TS: Very closely with Rhonda Fields. She was a part of 2013, getting those bills passed and then working each time to make sure that they don't get repealed. As far as Patrick Neville, he's on the other side of the issue. So we don't have a lot to talk about.

RW: It's interesting with Patrick Neville that his experience at Columbine has led him to support arming teachers.

(Plays recording of State Rep. Patrick Neville) Patrick Neville: I think the first order of business for any teacherwould be to actually protect their students and kind of gather them around like they do now in some of these drills. And then, and lock the door but if someone breaks through the door, and then what? I mean that's what really freaks me out with my kids and hearing the drills they go through and everything. If someone breaks through the door, then what?

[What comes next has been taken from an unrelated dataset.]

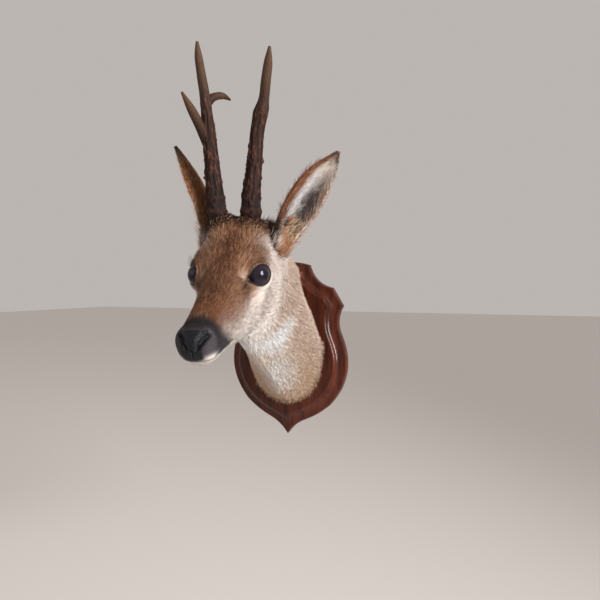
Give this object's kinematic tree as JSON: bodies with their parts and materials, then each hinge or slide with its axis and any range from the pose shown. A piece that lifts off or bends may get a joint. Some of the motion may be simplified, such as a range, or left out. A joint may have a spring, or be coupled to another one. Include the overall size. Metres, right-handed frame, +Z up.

RW: What do you think about that?

TS: I'm sorry, I don't agree. If more guns were the answer, we should be the safest place in the world. No one should be doing, you know, anything like what's happening here in our country. 

RW: You must tell the story of what happened to your family -- would you say daily? Probably several times daily?

TS: It comes up in one way or another and down at the Capitol even more.

RW: How do you deal with that? The fact that in a way the story is never put to bed.

TS: It's just, there it is. It gives me the opportunity to talk about Alex which I love to do. And the other thing is just once again we need to remind these people. I can't possibly make you understand what it feels like to have lost a child. Okay? I can't do it. So, I just want you to see what it looks like. I can do that and it means I have to be in front of you.

RW: Thank you for being with us.

TS: Oh, you're welcome. Thank you for having me.

RW: Democrat Tom Sullivan will join the state House of Representatives next month. He lives in Centennial and he'll be the prime sponsor on a red flag gun bill in the next session.